S. Kopeikin's workshop on spacetime metrology, clocks and relativistic geodesy is held in the International Space Science Institute (Bern, Switzerland).

Kopeikin was born in Kashin, a small town near Moscow in what was then the USSR. He graduated with excellence from Department of Astrophysics of Moscow State University in 1983 where he studied general relativity under Leonid Grishchuk. In 1986, he obtained a Ph.D. in relativistic astrophysics from the Space Research Institute in Moscow. His Ph.D. thesis was advised by Yakov Borisovich Zel'dovich and presented a first general-relativistic derivation of the conservative and radiation reaction forces in the Post-Newtonian expansion of the gravitational field of a binary system of two extended, massive bodies.
In 1991, he obtained a Doctor of Science degree in Physics and Mathematics from Moscow State University and moved to Tokyo (Japan) in 1993 to teach astronomy in Hitotsubashi University.

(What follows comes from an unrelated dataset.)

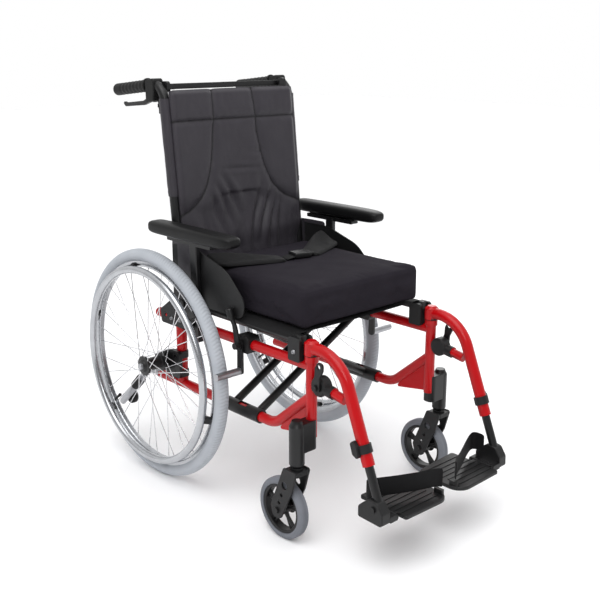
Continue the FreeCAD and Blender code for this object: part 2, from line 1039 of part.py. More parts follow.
def brace(side, rows, bolted):
    """Two arms from one lower rail up to the seat rail of the other side."""
    low_x = side * size.frame_half
    high_x = -side * size.frame_half
    middle = size.brace_middle_y
    seat_z = size.seat_rail_height
    half = size.sleeve_length * 0.5
    sleeve = cylinder((low_x, middle - half, lower_z), (0, 1, 0), size.sleeve_radius, size.sleeve_length)
    rail = rod((high_x, size.seat_rail_front, seat_z), (high_x, size.seat_rail_rear, seat_z), rail_r)
    arms = [
        rod((low_x, middle + y, lower_z), (high_x, middle + y, seat_z), size.arm_radius) for y in rows
    ]
    whole = fuse(sleeve, rail, *arms)
    bore = cylinder((low_x, middle - half - 1, lower_z), (0, 1, 0), rail_r + 0.4, size.sleeve_length + 2)
    window = box((low_x - 9, middle - 16, lower_z + 9), (low_x + 9, middle + 16, lower_z + 20))
    centre_z = (lower_z + seat_z) * 0.5
    if bolted:
        bolt = cylinder((0, middle - 59, centre_z), (0, 1, 0), 5, 118)
        heads = [cylinder((0, middle + y, centre_z), (0, 1, 0), 9, 6) for y in (-62, 56)]
        return fuse(cut(whole, bore, window), bolt, *heads)
    hole = cylinder((0, middle - 60, centre_z), (0, 1, 0), 5.3, 120)
    return cut(whole, bore, window, hole)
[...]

He was adjunct staff member in National Astronomical Observatory of Japan in 1993-1996 and a visiting professor in the same observatory in 1996-1997. Kopeikin moved to Germany in 1997 and worked in the Institute for Theoretical Physics of Friedrich Schiller University of Jena and in Max Planck Institute for Radio Astronomy until 1999. He had joined Department of Physics and Astronomy of the University of Missouri in February 2000 where he got tenure in 2004.

He has been married to Zoia Kopeikina (daughter of Solomon Borisovich Pikelner) since 1980, they have four daughters, four granddaughters and three grandsons. As of December 2019 the family lives in Columbia, Missouri, Texas, Colorado and Minnesota.

== Bibliometric information ==

Kopeikin has published 207 scientific papers and 2 books. He was an editor of two other books on advances in relativistic celestial mechanics. According to Google Scholar Citations program, the h-index of S.M. Kopeikin is 42, his i10-index is 101, while the total number of citations is 6452.
As of August 2025, NASA ADS returns for him an h-index of 33, while his tori and riq indices are 56.8 and 175, respectively.